I feel him jerk under my grip.

“Can you kill me, Vale? Because that’s what it will take.”

“I don’t see another way out,” he replies slowly, his voice tight and desperate. “This is what Father wanted. This is what we wanted. There’s no other way out. If it’s not us, it will be them, and we will be dead anyway for betraying them. We have no way out, Lucien. We are trapped. We are the weapon they wield, and as soon as we crack or break, they will toss us into the inferno. I have been fighting every day to stop that from happening and keep us alive, together, and safe.”

“I know, brother, but we have to change. I would rather die on my feet, proud of who I am than on my knees as a coward. It’s time to let go of the past. It’s time to move forward. Change is not easy, but it must happen. I have buried my head, and that’s my fault. I never should have let it go this far, brother. Please, Vale, please. Don’t make me into our father, don’t become him. I can stand a great many things. I can endure pain no other can, and I can lift more than most others and withstand the storms coming our way, but I cannot stand losing you to a hatred born centuries before us.”

“What if we try and it’s not enough, Luc?” he asks as the moon breaks through and shows me his glassy eyes. He looks so young right now.

“What if we try and it’s enough?” I counter. “It’s better than never trying.”

He searches my gaze. “Is this what you want? You would stand with the wolves?”

“No, I would stand with you, brother, until the very end. Let us die how we lived, like those two boys who, even at such a young age, understood innocence despite species. That would be enough for me. Wouldn’t it be for you? Let us be the first huntersto truly live for the cause and upstand the values they all shirk. Let us become the men I see in you every day. The man who let that little girl go, the one who cried after every kill no matter how right it was.”

“And Jai?” he whispers.

“He made his choice, and we must make ours. We choose where to stand.” I clutch him tighter, pressing my head to the bars, and he copies me, tears dripping down his face as he watches me.

We are two brothers caught in their father’s legacy of hatred and pain, forged into weapons for a war they did not start.

“Choose, Vale, and I will stand with you until the end. Choose, and I will be at your side, brother, forever,” I beg.

I beg him to choose this for us, to choose to fight, even if it’s not easy.
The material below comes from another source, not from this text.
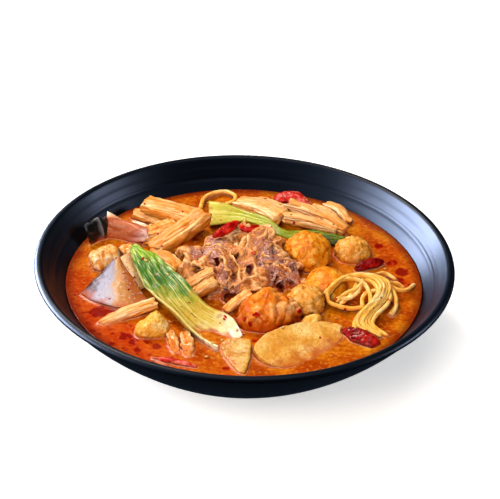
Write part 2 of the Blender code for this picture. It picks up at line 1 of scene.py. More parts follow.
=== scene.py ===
# %% [markdown]
# # A bowl of malatang
# Malatang is a Sichuan hot pot for one: beef, noodles, bean curd, greens and fish balls in a red, oily
# broth. This lesson dresses a plain solid model of it. The solids fix every size and place; each cell
# makes the fine surface of one kind of food and gives it a finish.
#
# Lengths in the cells are millimetres, because food is easier to picture that way. Blender's own unit is
# the metre, so a single factor turns one into the other when a mesh is made. Blender's vector noise
# starts from a seed of its own, so the seed is set once: the same food is served every time.

# %% The frame
import math
import random

import bmesh
import bpy
from mathutils import Matrix, Vector, noise
from mathutils.bvhtree import BVHTree


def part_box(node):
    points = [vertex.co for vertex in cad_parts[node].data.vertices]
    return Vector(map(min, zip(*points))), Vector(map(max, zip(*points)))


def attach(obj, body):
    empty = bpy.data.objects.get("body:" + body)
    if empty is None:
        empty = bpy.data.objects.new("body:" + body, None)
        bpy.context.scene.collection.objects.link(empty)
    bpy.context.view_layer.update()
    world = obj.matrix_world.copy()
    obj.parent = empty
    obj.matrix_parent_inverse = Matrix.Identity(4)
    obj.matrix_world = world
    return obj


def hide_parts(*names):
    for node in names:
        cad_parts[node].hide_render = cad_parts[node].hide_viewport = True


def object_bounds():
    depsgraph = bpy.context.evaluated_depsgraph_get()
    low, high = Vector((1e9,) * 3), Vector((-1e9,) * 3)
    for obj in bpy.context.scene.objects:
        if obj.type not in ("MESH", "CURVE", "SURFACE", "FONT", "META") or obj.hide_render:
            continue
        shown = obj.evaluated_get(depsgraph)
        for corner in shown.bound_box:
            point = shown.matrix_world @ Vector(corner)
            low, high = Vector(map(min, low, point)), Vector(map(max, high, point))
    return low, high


MM = 0.001
UP = Vector((0, 0, 1))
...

His eyes close. “I don’t want to kill innocents. I don’t want to be my father.” That’s what this boils down to. His eyes open, glassy and blue—the bright light in the storm, providing a way home. “Yes, we will do what’s right, even if it gets us killed, brother. We will do what’s right.”

“Thank you.”

We stay like that as our world changes around us with no one else the wiser.

When there’s a clank, we break apart, turning as a bored, impatient guard heads towards us, unlocking both cells and jerking his head. “It’s your lucky night, get out.”

Vale and I share a look before glancing back at the sheriff.

“What’s happening?” I ask.

“Something bigger than you, so go before I change my mind,” he demands.

We do just that, knowing this is the universe rewarding us.

It has to be.

CHAPTER THIRTY-FOUR

The trees blur past me as I run as fast as I can, following her directions. I heard music and people, and I avoided them like she said. Part of me expected some wolves to jump out and for it to be a joke, but no one stops me, and when I’m far enough away not to hear them anymore, I turn.

I look back at the lights of the pack in the distance.

Guilt and shame muddle my emotions. Everything I thought I knew changed in those cells. I don’t even feel like myself anymore. I am different, reborn, but can I do this?